Les Ambassadeurs interprètent les troisièmes Leçons de Ténèbres pour voix de basse et ensemble instrumental avec le même effectif que durant la première partie, l’orgue remplaçant le clavecin. Le chanteur, Stephan Macleod, est parfait de sobriété pour interpréter cette œuvre. Il se tient derrière son pupitre, lisant précisément la partition. Il est le porte-parole de Jeremie qui pleure la ruine de Jérusalem et l’expulsion du peuple juif. Sa voix bien définie et souple, sa parfaite diction, sa façon d’orner certaines notes pour mettre en valeur des mots, rendent le texte parfaitement intelligible.
Stephan MacLeod (© DR)
L’utilisation du latin prononcé à la française (les u prononcés « u » et non « ou ») colore son chant de façon spécifique. Chacun des versets est précédé de vocalises sur les premières lettres de l’alphabet hébreu (Aleph, Beth…) qui rappellent la langue dans laquelle ont été écrites ces lamentations. Stephan Macleod les interprète en jouant avec des sons non vibrés au début des tenues et en libérant ensuite le vibrato comme ornementation de ce même son.
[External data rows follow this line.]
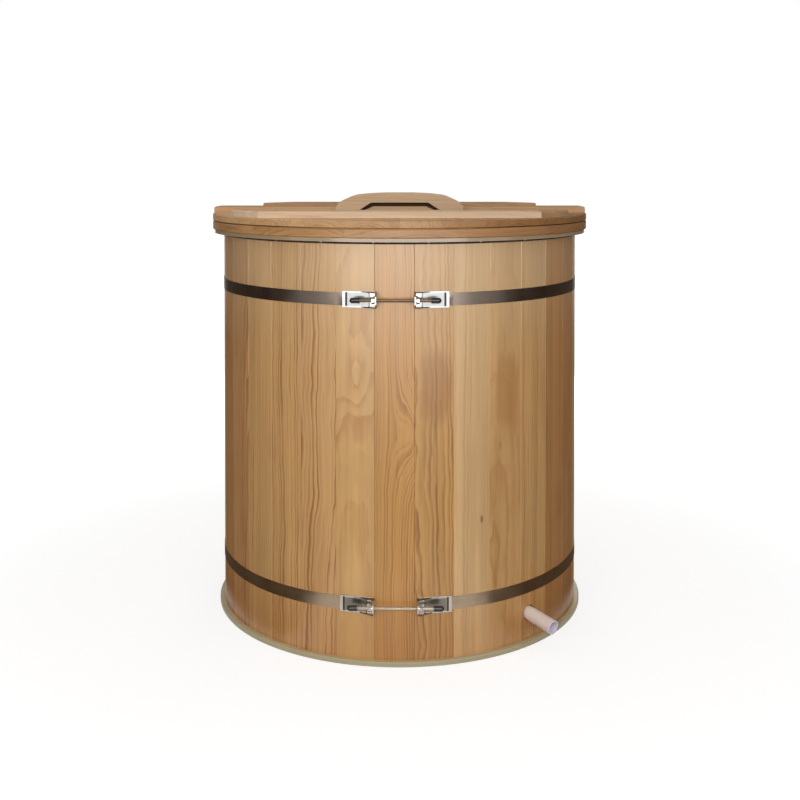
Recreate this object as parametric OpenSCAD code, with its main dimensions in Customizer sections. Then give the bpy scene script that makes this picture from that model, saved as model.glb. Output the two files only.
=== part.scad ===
// Cold plunge tub: a wooden barrel round a moulded inner tub, with a loose wooden lid.
// Millimetres. The origin is at the middle of the base's underside, +Z is up, and -Y is the
// front, where the hoop clasps are. An angle called turn is counted from the front towards +X.

/* [Staves] */
// Diameter over the staves
tub_d = 900; // [860:5:1000]
// Number of staves round the tub
stave_count = 32; // [24:1:32]
// Length of a stave
stave_l = 924; // [700:1:1000]
// Thickness of a stave
stave_t = 22; // [18:0.5:26]
// Width of the bevel along a stave's outer edges
stave_bevel = 0.6; // [0.3:0.1:2]
// Turn of the first joint between staves
stave_turn = 4.2; // [0:0.1:11]

/* [Base] */
// Thickness of the base plate
base_t = 10; // [8:0.5:16]
// How far the base plate stands out past the staves
base_overhang = 12; // [6:1:20]
// Chamfer on the base plate's upper edge
base_cut = 2; // [1:0.5:4]
// Height of the lip that centres the staves
base_lip_h = 14; // [8:1:20]
// Thickness of that lip
base_lip_t = 6; // [4:0.5:8]

/* [Inner tub] */
// Thickness of the foam between the wall and the staves
wall_foam_t = 22.6; // [20:0.2:50]
// Thickness of the wall
liner_t = 5; // [4:0.5:8]
// Thickness of the floor
liner_floor_t = 6; // [4:0.5:10]
// Radius between the wall and the floor
liner_corner = 6; // [3:1:7]
// Thickness of the flange on the staves
flange_t = 8; // [6:0.5:12]
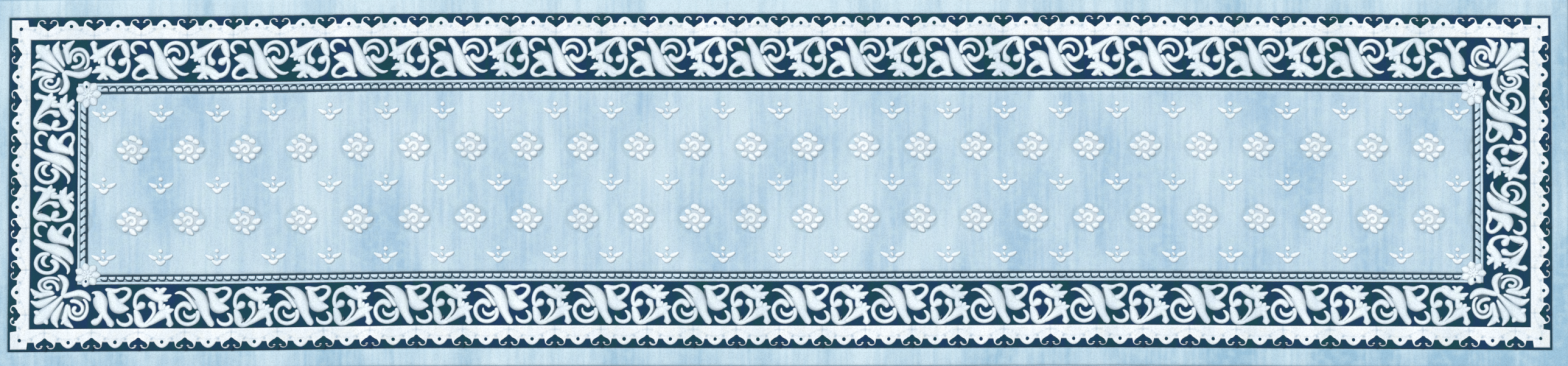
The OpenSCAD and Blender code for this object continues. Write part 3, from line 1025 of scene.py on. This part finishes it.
@dataclass
class Scrolls:
    """The main border: dark ground, a run of carved scrolls on each side, and their dark veins."""

    shop: Workshop
    ref_step: float = 201.0
    ref_width: float = 89.5
    wanted_step: float = 200.0
    lead: dict[Side, float] = field(default_factory=lambda: {
        Side.NORTH: 30.3, Side.EAST: 31.2, Side.SOUTH: 33.5, Side.WEST: 23.2})
    side_room: float = 73.0
    end_room: float = 37.0
    last_part: float = 0.73
    end_inset: float = 4.0
    sunk: float = 1.0
    low: float = 0.5
    layer: float = 0.12
    # One scroll, as (along, inward, width) strokes from its knob
    leaf: tuple[Stroke, ...] = (
        [(0.5, 2.5, 8), (0.7, 8, 15.5), (1.5, 15, 11), (3, 21, 10), (7, 28, 15), (12, 34, 16)],
        [(-7.5, 38.5, 3), (0, 36, 11), (7, 33.5, 18), (14, 29.5, 21), (22, 24, 18), (30, 17.5, 14),
         (38, 11.5, 10), (47, 7.5, 8)],
        [(10, 35, 15), (5, 42, 10), (1.5, 46.5, 4)],
        [(15, 36, 14), (13.5, 43, 11), (11, 49.5, 4)],
        [(17, 36, 14), (19, 44, 11), (19, 52, 11), (21, 61, 14)],
    )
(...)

Tous les effets vocaux sont réalisés très subtilement, sans effusion, traduisant le caractère austère et sophistiqué de cette musique.
Les Ambassadeurs (© Hans Moens)
Remarquable équilibre entre le chanteur et les instrumentistes : la basse, bien que placée au centre, fait partie intégrante de l’ensemble. Les instrumentistes, dans les préludes ou postludes, se chargent de renforcer un mot ou de valoriser une phrase. Ces pièces sacrées et intimistes, à l’harmonie variée, modulant sans cesse, produisent une musique à l’émotion contenue et épurée, qualificatifs convenant également pour les deux pièces instrumentales de Marin Marais jouées entre ces Leçons de Ténèbres. Remarquable également, l'interprétation de la pièce de viole (plainte) par Lucile Boulanger, qui rappelle que cet instrument fut l’objet de la plus grande attention de Marin Marais -lui qui a su en utiliser toutes les ressources.
Notons enfin les suspensions et les silences entre les versets, qui peuvent inciter l’auditeur à la méditation et à être peu réactif en applaudissements (marque d'appréciation). Le concert achevé, le public sortira toutefois de son recueillement pour ovationner les musiciens.